Focusing on the need to keep mixed-status families together would be an effective starting point toward that end. It should be noted that the fine print of Biden’s Keeping Families Together plan addressed concerns the public has had about immigration. For example, the program was for noncitizen spouses who’d been in the United States for at least ten years and were married before the policy was announced in June. That meant it wouldn’t incentivize a new wave of migration or sham marriages for immigration purposes. (It’s a common misconception that unauthorized immigrants automatically qualify for a green card or citizenship by marrying a U.S. citizen, attorneys say.) Department of Homeland Security officials were to decide each case individually, screening for criminal history, pending criminal charges, or any potential threat to national security.
In the lawsuit, Texas complained about the cost of providing services to the noncitizen spouses, including the future savings the state would supposedly achieve if these families decided to give up and go to the parent’s homeland.
“The point is to cause fear, and to make it harder to live their lives here in the United States,” said Esther Sung, an attorney at the nonprofit Justice Action Center who represented Ricardo and Jessika and other families in attempting to challenge the lawsuit. “It’s born out of cruelty.” The half-million or more noncitizen spouses have been in the country for an average of twenty-three years, she said, and have contributed greatly to their communities and the economy.

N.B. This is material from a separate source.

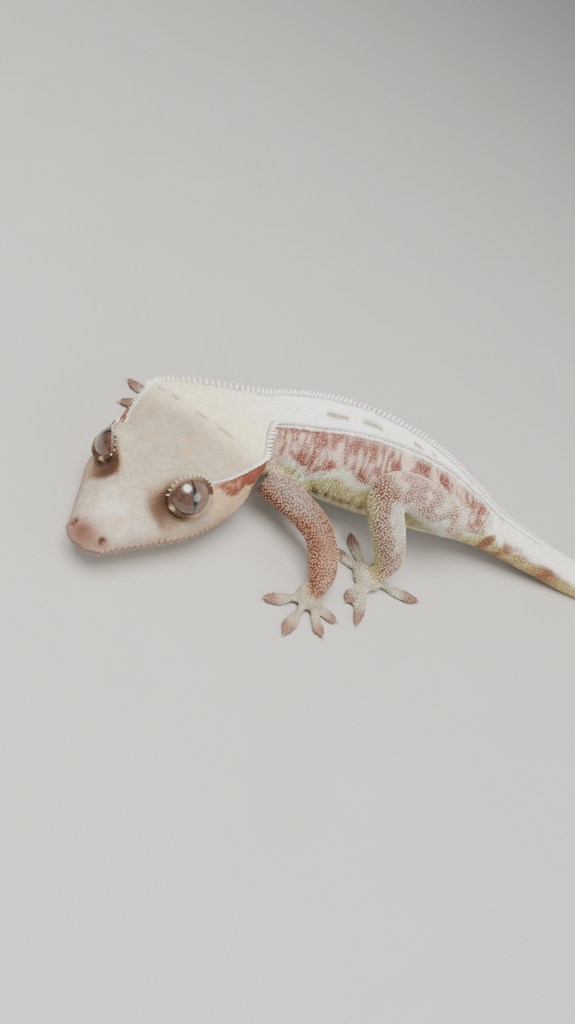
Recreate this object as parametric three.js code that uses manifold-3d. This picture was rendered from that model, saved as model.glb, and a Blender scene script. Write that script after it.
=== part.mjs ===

The Texas accounting of its expenses did not consider these contributions.
In an opposing amicus brief, New York state challenged Texas. “Intact families are critical to the health and well-being of children and other dependents, while also strengthening our neighborhoods, communities, and civic society at large,” it said. “Conversely, splitting up families in the United States contradicts the values of our immigration system and will irreparably harm our families, neighborhoods, and communities.”